La Ciudad de México, en específico el Centro Histórico, es uno de los territorios más emblemáticos del país, pues sus alrededores han presenciado momentos trascendentales que datan desde los tiempos del México prehispánico hasta el día de hoy. Sus calles se encuentran llenas de mitos y leyendas, hoy es el turno de hablar de “la calle de la Quemada”.
La calle de la Quemada se ubica en lo que hoy es la trascurrida calle Jesús María, la cual atraviesa Corregidora, Venustiano Carranza, República de Uruguay, entre otras. La leyenda que se esconde en ese sitio surgió en la época colonial, en tiempos de la Nueva España.
Se cuenta que durante el siglo XVI existió una hermosa joven europea que a cualquiera impactaba por su belleza. Se trataba de Beatriz, quien había llegado al lugar desde el municipio español de Villa de Illescas. Arribó a tierras mexicanas porque su padre, Gonzalo Espinosa de Guevara, llegó a la Ciudad para ser encomendero.
En aquello tiempos, se acostumbraba traer a gente española de confianza y de mucho dinero para asignarles a grupos de indígenas. Los encomenderos debían enseñarles la religión católica y asegurarse de que éstos trabajaran las tierras de las zonas aledañas.
Cabe destacar, que Gonzalo Espinosa era propietario de algunas minas y diversos negocios, por lo que estaba acostumbrado a trasladarse constantemente y dejar a su hija sola. Se cuenta, que mientras Beatriz salía a pasearse para hacer los mandados, todo el que se cruzaba con ella quedaba prensado de sus grandes ojos, sus “finas facciones” y su hermosa cabellera.
No obstante, la leyenda relata que la joven, a pesar de pertenecer a una clase acomodada y tener una vida llena de privilegios, disfrutaba ayudar a los más necesitados y siempre acudía a brindar apoyo a la gente que se acercaba a ella. Incluso, destacó en sus labores benéficos curando a enfermos de la peste y dando apoyo económico para medicinas a quienes no tenían dinero suficiente.
Por sus encantos internos y externos, los hombres la llamaban “mujer de figura angelical”. Por lo anterior, estaba acostumbrada a que más de uno quisiera pretenderla e invitarla a salir, aunque durante mucho tiempo, nadie logró flechar su corazón.
De pronto, en su camino se cruzó el joven italiano Martín de Scúpoli, quien en aquél entonces tenía -al igual que su padre- una posición destacada, ya que era marqués de Piamonte. En cuanto la mujer lo conoció quedó fascinada y decidió darle una oportunidad.
Poco a poco su relación se fue haciendo más intensa debido a que Martín le mandaba en diferentes momentos del día cartas de amor, en donde le dedicaba una infinidad de versos románticos.
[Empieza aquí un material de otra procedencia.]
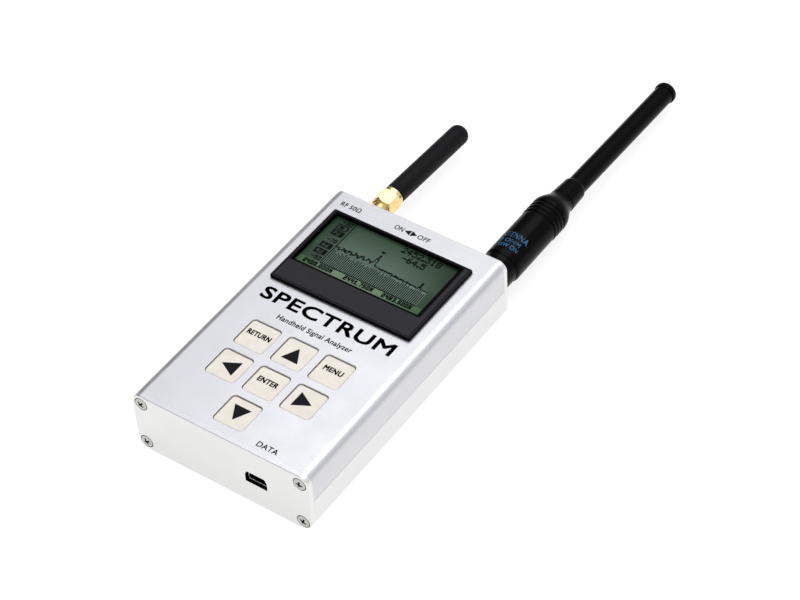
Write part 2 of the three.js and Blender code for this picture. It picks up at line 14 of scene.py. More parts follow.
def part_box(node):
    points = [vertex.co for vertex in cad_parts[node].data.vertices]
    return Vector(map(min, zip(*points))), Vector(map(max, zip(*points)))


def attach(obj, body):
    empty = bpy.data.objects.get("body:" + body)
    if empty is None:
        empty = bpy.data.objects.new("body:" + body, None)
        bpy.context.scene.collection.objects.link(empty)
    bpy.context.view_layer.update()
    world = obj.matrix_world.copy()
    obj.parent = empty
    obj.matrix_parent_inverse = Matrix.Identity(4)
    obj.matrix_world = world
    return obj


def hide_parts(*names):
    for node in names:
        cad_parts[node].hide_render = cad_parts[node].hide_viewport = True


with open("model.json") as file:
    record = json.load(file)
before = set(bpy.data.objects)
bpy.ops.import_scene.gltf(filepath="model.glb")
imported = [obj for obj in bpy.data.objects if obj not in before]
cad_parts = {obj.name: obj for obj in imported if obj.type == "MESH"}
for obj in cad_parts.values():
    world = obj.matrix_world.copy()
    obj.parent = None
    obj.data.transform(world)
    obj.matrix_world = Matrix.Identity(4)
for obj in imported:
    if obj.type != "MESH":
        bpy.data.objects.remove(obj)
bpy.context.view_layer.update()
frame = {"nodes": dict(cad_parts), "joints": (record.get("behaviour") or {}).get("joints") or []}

MM = 0.001
TURN = 2 * math.pi
NOISE_RANGE = (0.3, 0.7)  # where most of a noise's values lie

# ---- driving values ----

# The camera stands back from a point near the middle of the object and looks down at it.
CAMERA = {
    "target": (6.95, 33.32, 12.5),
    "distance": 872.3,
    "azimuth": 37.2,
    "elevation": 45.19,
    "roll": -3.63,
    "lens": 116.94,
}

TOP_RADIUS = 3.5
BACK_RADIUS = 5
WALL = 1.6
SEAM_GAP = 0.12
KEY_RADIUS = 1.5
HOLE_LIP = 0.16
PRINT_THICKNESS = 0.012
PLATE_EDGE = 0.3

SEAM_HEIGHT = 13.3
KEY_FLANGE_MARGIN = 0.8
CAP_GAP = 0.22
CLOSED = 0.02  # the radius at which a turned piece is closed on its axis

# The display is a grid of dots, counted from its lower left corner: the pitch across and up, the
# margins outside the grid, and how far the dots of each kind spread over their cells.
DISPLAY = {"pitch": (0.352, 0.372), "left": 2.55, "bottom": 2.75}
DOT_SPREAD = {"bar": 0.06, "line": 0.08, "text": 0.2}
AXIS_COLUMN = 17
LAST_COLUMN = 127
FLOOR_ROW = 6
GRAPH_ROW = 25
LAST_ROW = 64

# The hexagons of the antenna nuts: radius at the corners, and the angle of one corner.
NUT_CORNER = 4.62
NUT_TURN = 46

# The rubber whip: the grooves' distances and the dome's length are counted from its far end.
WHIP = {"radius": 3.85, "stem": 3.3, "grooves": (8.3, 5.4), "dome": 3.2}

# The right antenna's base: radii, the collar's length from the near end, and the lengths from the far
# end of the waist and of the shoulder before it. The ribs start at a distance from the near end.
BASE = {"radius": 6.98, "collar": 6.45, "waist": 4.65, "collar_length": 6.0, "waist_length": 0.2,
        "shoulder": 8.1}
RIBS = {"first": 29.5, "pitch": 1.95, "count": 4, "depth": 0.5, "crest": 7.1}

# Five-row letters for the small numbers on the display, and seven-row ones for the large.
SMALL_GLYPHS = {
    "0": "### #.# #.# #.# ###",
    "1": ".#. ##. .#. .#. ###",
    "2": "### ..# ### #.. ###",
    "3": "### ..# .## ..# ###",
    "4": "#.# #.# ### ..# ..#",
    "5": "### #.. ### ..# ###",
    "7": "### ..# ..# .#. .#.",
    "8": "### #.# ### #.# ###",
    "9": "### #.# ### ..# ###",
    "-": "... ... ### ... ...",
    ".": ". . . . #",
    "M": "#.# ### ### #.# #.#",
    "A": ".#. #.# ### #.# #.#",
    "P": "### #.# ### #.. #..",
    "d": "..# ..# ### #.# ###",
}
LARGE_GLYPHS = {
    "1": "..#.. .##.. ..#.. ..#.. ..#.. ..#.. .###.",
    "2": ".###. #...# ....# ...#. ..#.. .#... #####",
    "3": "##### ...#. ..#.. ...#. ....# #...# .###.",
    "4": "...#. ..##. .#.#. #..#. ##### ...#. ...#.",
    "5": "##### #.... ####. ....# ....# #...# .###.",
    "6": "..##. .#... #.... ####. #...# #...# .###.",
    "8": ".###. #...# #...# .###. #...# #...# .###.",
    "-": "..... ..... ..... ##### ..... ..... .....",
    ".": ".. .. .. .. .. ## ##",
}

# The corners of a square, for shapes with four sides.
CORNERS = ((-1, -1), (1, -1), (1, 1), (-1, 1))


def span(node):
    """Lowest and highest corner of a CAD node, in millimetres."""
    low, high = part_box(node)
    return low / MM, high / MM


def middle(node):
    low, high = span(node)
    return (low + high) / 2


def plan(node):
    """The (x, y) ranges of a CAD node."""
    low, high = span(node)
    return (low.x, high.x), (low.y, high.y)


def grown(limits, amount):
    """A (low, high) pair made longer at both ends."""
    return limits[0] - amount, limits[1] + amount


def around(centre, half):
    """The (low, high) pair at equal distances from a centre."""
    return centre - half, centre + half


# ---- materials ----


def feed(tree, node, inputs):
    """Give input sockets their values, or link the outputs given for them."""
    for socket, value in inputs.items():
        if isinstance(value, bpy.types.NodeSocket):
            tree.links.new(value, node.inputs[socket])
        else:
            node.inputs[socket].default_value = value


def add_node(tree, kind, output, inputs, **settings):
    """An output of a new shader node."""
    node = tree.nodes.new(f"ShaderNode{kind}")
    for name, value in settings.items():
        setattr(node, name, value)
    feed(tree, node, inputs)
    return node.outputs[output]


def stretched(tree, value, source, target=(0, 1), curve="LINEAR"):
    """A value whose (low, high) range is stretched to another range."""
    limits = dict(zip(("From Min", "From Max", "To Min", "To Max"), (*source, *target)))
    return add_node(tree, "MapRange", "Result", {"Value": value, **limits}, interpolation_type=curve)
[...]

Beatriz acostumbraba guardar sus notas en un cofre, como si fueran joyas muy costosas.
Sin embargo, como toda historia de amor juvenil y prematura, los problemas comenzaron a llegar. Uno de los motivos por los que la joven comenzó a alertarse fue que el marqués, al ver que era observada por todas las personas cuando salían a caminar, empezó a celarla.
La intensidad de sus actos fue incrementando hasta que llegó el momento en el que no dejaba que ningún otro hombre que no fueran él o don Gonzalo, se le acercara. De hecho, se cuenta que con el tiempo no sólo ahuyentaba a los varones de su amada, sino que también mataba con su filosa espada a todo aquel que fuera considerado competencia.
Como era de esperarse, Beatriz empezó a asustarse por sus conductas extremistas y violentas. En numerosas ocasiones intentó hablar con él, pero sus intentos eran inútiles, pues el hombre ya había perdido la cabeza por sus encantos femeninos.
Ante esto, la joven española, que no toleraba ver sufrir a otros, decidió poner un alto a la situación que no la dejaba dormir. Fue a su casa y al entrar se dirigió a la cocina, allí tomó un brasero, le puso carbón y cuando éste estaba prendido, sumergió su rostro en el recipiente humeante.
El objetivo de esta descabellada acción fue acabar con su hermosa cara que tantos problemas había traído a su vida. A pesar de que sus sirvientas la rescataron cuando se percataron de lo que estaba haciendo, ya era muy tarde y su rostro ya tenía daños severos.
Cuando Scúpoli llegó a verla, se enterneció por lo que había hecho, ya que estuvo dispuesta a renunciar a su belleza con tal de que no murieran más inocentes. Por ese motivo, el italiano quedó aún más enamorado de ella y le pidió matrimonio.
Al poco tiempo se casaron en el templo La Profesa, una iglesia que se ubica en la a esquina de las calles Madero e Isabel la Católica, en el Centro Histórico. A raíz de su accidente, Beatriz siempre acostumbró llevar un velo negro que le cubría todo el rostro.